▶ _TASK INSTRUCTIONS_
Restate the entries below word for word, omitting nothing.

— begin DATASET RECORDS —

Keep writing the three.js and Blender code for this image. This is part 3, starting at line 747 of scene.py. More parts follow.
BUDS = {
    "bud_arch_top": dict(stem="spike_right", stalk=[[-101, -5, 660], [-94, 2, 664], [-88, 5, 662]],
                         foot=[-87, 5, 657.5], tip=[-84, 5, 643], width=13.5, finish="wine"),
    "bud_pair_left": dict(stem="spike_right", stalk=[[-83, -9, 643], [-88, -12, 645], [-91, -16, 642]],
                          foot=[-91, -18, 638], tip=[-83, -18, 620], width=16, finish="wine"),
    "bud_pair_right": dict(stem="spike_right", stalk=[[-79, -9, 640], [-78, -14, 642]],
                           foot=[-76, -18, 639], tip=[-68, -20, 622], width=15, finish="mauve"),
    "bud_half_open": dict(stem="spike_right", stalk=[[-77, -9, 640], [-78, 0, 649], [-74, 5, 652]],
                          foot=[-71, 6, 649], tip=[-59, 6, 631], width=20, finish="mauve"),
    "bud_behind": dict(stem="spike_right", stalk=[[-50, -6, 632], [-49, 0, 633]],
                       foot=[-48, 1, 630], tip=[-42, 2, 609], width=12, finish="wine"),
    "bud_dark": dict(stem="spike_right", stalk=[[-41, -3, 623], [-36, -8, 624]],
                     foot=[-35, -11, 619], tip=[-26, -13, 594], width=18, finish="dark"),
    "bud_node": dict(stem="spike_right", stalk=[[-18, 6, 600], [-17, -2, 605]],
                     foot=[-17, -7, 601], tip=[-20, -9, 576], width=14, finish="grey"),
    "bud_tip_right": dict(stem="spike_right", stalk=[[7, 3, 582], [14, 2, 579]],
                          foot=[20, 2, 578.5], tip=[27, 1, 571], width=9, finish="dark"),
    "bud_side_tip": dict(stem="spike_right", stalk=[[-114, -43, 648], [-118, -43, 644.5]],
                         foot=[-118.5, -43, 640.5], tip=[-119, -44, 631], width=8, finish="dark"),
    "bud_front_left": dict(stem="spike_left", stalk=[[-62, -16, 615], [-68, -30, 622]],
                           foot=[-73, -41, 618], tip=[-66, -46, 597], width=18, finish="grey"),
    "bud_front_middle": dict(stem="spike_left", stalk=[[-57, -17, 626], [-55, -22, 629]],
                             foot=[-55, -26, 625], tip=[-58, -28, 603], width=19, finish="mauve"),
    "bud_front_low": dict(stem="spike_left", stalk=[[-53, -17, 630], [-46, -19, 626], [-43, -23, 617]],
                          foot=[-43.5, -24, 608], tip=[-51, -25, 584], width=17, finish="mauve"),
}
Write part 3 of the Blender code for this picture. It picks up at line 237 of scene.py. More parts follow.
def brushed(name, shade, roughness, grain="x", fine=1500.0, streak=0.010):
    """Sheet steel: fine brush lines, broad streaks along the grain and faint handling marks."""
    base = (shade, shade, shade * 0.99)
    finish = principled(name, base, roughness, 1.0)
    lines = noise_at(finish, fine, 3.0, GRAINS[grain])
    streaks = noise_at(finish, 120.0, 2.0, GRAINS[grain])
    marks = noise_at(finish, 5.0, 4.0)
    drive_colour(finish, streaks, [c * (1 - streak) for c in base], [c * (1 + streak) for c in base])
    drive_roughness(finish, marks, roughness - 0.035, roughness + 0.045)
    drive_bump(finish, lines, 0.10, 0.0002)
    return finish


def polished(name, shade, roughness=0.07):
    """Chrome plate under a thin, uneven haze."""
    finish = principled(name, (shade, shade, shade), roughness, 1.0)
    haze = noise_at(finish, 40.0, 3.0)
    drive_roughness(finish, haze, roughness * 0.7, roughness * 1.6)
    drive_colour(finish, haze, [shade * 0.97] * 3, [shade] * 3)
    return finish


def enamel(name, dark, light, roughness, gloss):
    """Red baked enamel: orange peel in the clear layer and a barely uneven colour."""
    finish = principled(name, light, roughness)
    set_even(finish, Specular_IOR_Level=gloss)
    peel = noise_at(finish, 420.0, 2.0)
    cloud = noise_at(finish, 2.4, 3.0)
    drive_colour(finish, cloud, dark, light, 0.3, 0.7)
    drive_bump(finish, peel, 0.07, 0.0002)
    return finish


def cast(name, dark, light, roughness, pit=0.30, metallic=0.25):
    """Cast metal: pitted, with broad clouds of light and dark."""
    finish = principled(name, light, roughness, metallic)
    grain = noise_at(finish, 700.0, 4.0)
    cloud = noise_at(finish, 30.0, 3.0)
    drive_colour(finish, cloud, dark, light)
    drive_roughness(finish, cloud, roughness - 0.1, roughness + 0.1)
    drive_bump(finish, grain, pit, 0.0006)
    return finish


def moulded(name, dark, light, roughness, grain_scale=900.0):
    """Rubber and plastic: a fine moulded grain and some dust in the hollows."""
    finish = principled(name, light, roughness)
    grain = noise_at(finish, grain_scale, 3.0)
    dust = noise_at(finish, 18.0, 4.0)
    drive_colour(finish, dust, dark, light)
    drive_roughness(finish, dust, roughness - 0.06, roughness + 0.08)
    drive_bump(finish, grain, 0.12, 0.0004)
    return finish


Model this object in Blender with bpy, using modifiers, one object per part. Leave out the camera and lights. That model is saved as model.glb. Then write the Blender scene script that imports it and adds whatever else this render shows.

— end DATASET RECORDS —

▶ _RESULT OF THE EXERCISE_
Keep writing the three.js and Blender code for this image. This is part 3, starting at line 747 of scene.py. More parts follow.
BUDS = {
    "bud_arch_top": dict(stem="spike_right", stalk=[[-101, -5, 660], [-94, 2, 664], [-88, 5, 662]],
                         foot=[-87, 5, 657.5], tip=[-84, 5, 643], width=13.5, finish="wine"),
    "bud_pair_left": dict(stem="spike_right", stalk=[[-83, -9, 643], [-88, -12, 645], [-91, -16, 642]],
                          foot=[-91, -18, 638], tip=[-83, -18, 620], width=16, finish="wine"),
    "bud_pair_right": dict(stem="spike_right", stalk=[[-79, -9, 640], [-78, -14, 642]],
                           foot=[-76, -18, 639], tip=[-68, -20, 622], width=15, finish="mauve"),
    "bud_half_open": dict(stem="spike_right", stalk=[[-77, -9, 640], [-78, 0, 649], [-74, 5, 652]],
                          foot=[-71, 6, 649], tip=[-59, 6, 631], width=20, finish="mauve"),
    "bud_behind": dict(stem="spike_right", stalk=[[-50, -6, 632], [-49, 0, 633]],
                       foot=[-48, 1, 630], tip=[-42, 2, 609], width=12, finish="wine"),
    "bud_dark": dict(stem="spike_right", stalk=[[-41, -3, 623], [-36, -8, 624]],
                     foot=[-35, -11, 619], tip=[-26, -13, 594], width=18, finish="dark"),
    "bud_node": dict(stem="spike_right", stalk=[[-18, 6, 600], [-17, -2, 605]],
                     foot=[-17, -7, 601], tip=[-20, -9, 576], width=14, finish="grey"),
    "bud_tip_right": dict(stem="spike_right", stalk=[[7, 3, 582], [14, 2, 579]],
                          foot=[20, 2, 578.5], tip=[27, 1, 571], width=9, finish="dark"),
    "bud_side_tip": dict(stem="spike_right", stalk=[[-114, -43, 648], [-118, -43, 644.5]],
                         foot=[-118.5, -43, 640.5], tip=[-119, -44, 631], width=8, finish="dark"),
    "bud_front_left": dict(stem="spike_left", stalk=[[-62, -16, 615], [-68, -30, 622]],
                           foot=[-73, -41, 618], tip=[-66, -46, 597], width=18, finish="grey"),
    "bud_front_middle": dict(stem="spike_left", stalk=[[-57, -17, 626], [-55, -22, 629]],
                             foot=[-55, -26, 625], tip=[-58, -28, 603], width=19, finish="mauve"),
    "bud_front_low": dict(stem="spike_left", stalk=[[-53, -17, 630], [-46, -19, 626], [-43, -23, 617]],
                          foot=[-43.5, -24, 608], tip=[-51, -25, 584], width=17, finish="mauve"),
}
Write part 3 of the Blender code for this picture. It picks up at line 237 of scene.py. More parts follow.
def brushed(name, shade, roughness, grain="x", fine=1500.0, streak=0.010):
    """Sheet steel: fine brush lines, broad streaks along the grain and faint handling marks."""
    base = (shade, shade, shade * 0.99)
    finish = principled(name, base, roughness, 1.0)
    lines = noise_at(finish, fine, 3.0, GRAINS[grain])
    streaks = noise_at(finish, 120.0, 2.0, GRAINS[grain])
    marks = noise_at(finish, 5.0, 4.0)
    drive_colour(finish, streaks, [c * (1 - streak) for c in base], [c * (1 + streak) for c in base])
    drive_roughness(finish, marks, roughness - 0.035, roughness + 0.045)
    drive_bump(finish, lines, 0.10, 0.0002)
    return finish


def polished(name, shade, roughness=0.07):
    """Chrome plate under a thin, uneven haze."""
    finish = principled(name, (shade, shade, shade), roughness, 1.0)
    haze = noise_at(finish, 40.0, 3.0)
    drive_roughness(finish, haze, roughness * 0.7, roughness * 1.6)
    drive_colour(finish, haze, [shade * 0.97] * 3, [shade] * 3)
    return finish


def enamel(name, dark, light, roughness, gloss):
    """Red baked enamel: orange peel in the clear layer and a barely uneven colour."""
    finish = principled(name, light, roughness)
    set_even(finish, Specular_IOR_Level=gloss)
    peel = noise_at(finish, 420.0, 2.0)
    cloud = noise_at(finish, 2.4, 3.0)
    drive_colour(finish, cloud, dark, light, 0.3, 0.7)
    drive_bump(finish, peel, 0.07, 0.0002)
    return finish


def cast(name, dark, light, roughness, pit=0.30, metallic=0.25):
    """Cast metal: pitted, with broad clouds of light and dark."""
    finish = principled(name, light, roughness, metallic)
    grain = noise_at(finish, 700.0, 4.0)
    cloud = noise_at(finish, 30.0, 3.0)
    drive_colour(finish, cloud, dark, light)
    drive_roughness(finish, cloud, roughness - 0.1, roughness + 0.1)
    drive_bump(finish, grain, pit, 0.0006)
    return finish


def moulded(name, dark, light, roughness, grain_scale=900.0):
    """Rubber and plastic: a fine moulded grain and some dust in the hollows."""
    finish = principled(name, light, roughness)
    grain = noise_at(finish, grain_scale, 3.0)
    dust = noise_at(finish, 18.0, 4.0)
    drive_colour(finish, dust, dark, light)
    drive_roughness(finish, dust, roughness - 0.06, roughness + 0.08)
    drive_bump(finish, grain, 0.12, 0.0004)
    return finish


Model this object in Blender with bpy, using modifiers, one object per part. Leave out the camera and lights. That model is saved as model.glb. Then write the Blender scene script that imports it and adds whatever else this render shows.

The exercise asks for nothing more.